» **Your goal**: Seek out every line containing the word "joints", and copy each.

» **Source material**:
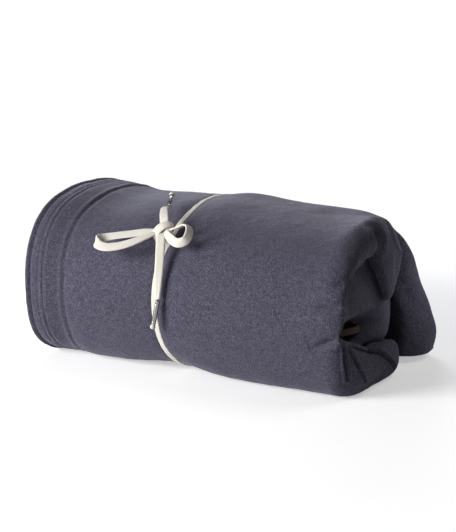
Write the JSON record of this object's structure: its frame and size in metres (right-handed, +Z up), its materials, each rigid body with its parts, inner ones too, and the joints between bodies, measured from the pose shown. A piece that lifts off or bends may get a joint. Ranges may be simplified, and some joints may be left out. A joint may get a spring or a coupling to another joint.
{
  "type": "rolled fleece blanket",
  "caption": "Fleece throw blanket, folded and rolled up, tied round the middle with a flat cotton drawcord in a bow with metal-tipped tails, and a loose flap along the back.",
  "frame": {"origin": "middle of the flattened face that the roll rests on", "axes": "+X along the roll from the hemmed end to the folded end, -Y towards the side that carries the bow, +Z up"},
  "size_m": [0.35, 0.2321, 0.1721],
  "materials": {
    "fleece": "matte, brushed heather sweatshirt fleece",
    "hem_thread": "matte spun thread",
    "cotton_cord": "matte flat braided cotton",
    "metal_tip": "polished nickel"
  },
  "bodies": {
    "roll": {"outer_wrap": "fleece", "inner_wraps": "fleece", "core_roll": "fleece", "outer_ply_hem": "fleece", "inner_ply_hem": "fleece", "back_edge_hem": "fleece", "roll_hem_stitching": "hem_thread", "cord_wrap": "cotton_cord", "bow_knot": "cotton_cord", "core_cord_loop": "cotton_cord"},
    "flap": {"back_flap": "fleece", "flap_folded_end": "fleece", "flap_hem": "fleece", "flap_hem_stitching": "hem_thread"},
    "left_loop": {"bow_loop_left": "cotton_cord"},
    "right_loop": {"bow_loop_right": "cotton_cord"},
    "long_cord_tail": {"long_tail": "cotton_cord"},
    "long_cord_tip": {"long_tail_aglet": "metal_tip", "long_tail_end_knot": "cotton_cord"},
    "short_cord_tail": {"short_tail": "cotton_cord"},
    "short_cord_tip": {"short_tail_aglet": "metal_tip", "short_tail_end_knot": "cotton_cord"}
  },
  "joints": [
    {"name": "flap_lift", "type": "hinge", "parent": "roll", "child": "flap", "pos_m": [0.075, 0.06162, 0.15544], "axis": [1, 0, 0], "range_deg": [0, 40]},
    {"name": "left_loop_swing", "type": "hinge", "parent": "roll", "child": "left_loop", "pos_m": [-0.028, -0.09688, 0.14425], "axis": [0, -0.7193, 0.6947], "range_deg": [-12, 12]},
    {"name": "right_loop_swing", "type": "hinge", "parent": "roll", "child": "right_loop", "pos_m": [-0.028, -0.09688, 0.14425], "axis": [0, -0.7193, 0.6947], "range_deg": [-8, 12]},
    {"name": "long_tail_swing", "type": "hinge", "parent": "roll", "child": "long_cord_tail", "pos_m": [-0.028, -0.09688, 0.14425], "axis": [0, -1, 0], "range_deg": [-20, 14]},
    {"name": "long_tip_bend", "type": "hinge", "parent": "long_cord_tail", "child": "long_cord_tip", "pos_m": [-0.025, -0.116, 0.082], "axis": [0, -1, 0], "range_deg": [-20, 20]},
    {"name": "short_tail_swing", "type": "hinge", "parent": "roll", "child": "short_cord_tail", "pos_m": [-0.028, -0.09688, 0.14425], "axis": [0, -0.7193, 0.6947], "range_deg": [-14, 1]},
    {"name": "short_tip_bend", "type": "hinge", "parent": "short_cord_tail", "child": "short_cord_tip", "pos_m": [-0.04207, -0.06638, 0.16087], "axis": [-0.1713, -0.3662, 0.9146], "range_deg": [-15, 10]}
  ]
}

» **Response to the task**:
Write the JSON record of this object's structure: its frame and size in metres (right-handed, +Z up), its materials, each rigid body with its parts, inner ones too, and the joints between bodies, measured from the pose shown. A piece that lifts off or bends may get a joint. Ranges may be simplified, and some joints may be left out. A joint may get a spring or a coupling to another joint.
  "joints": [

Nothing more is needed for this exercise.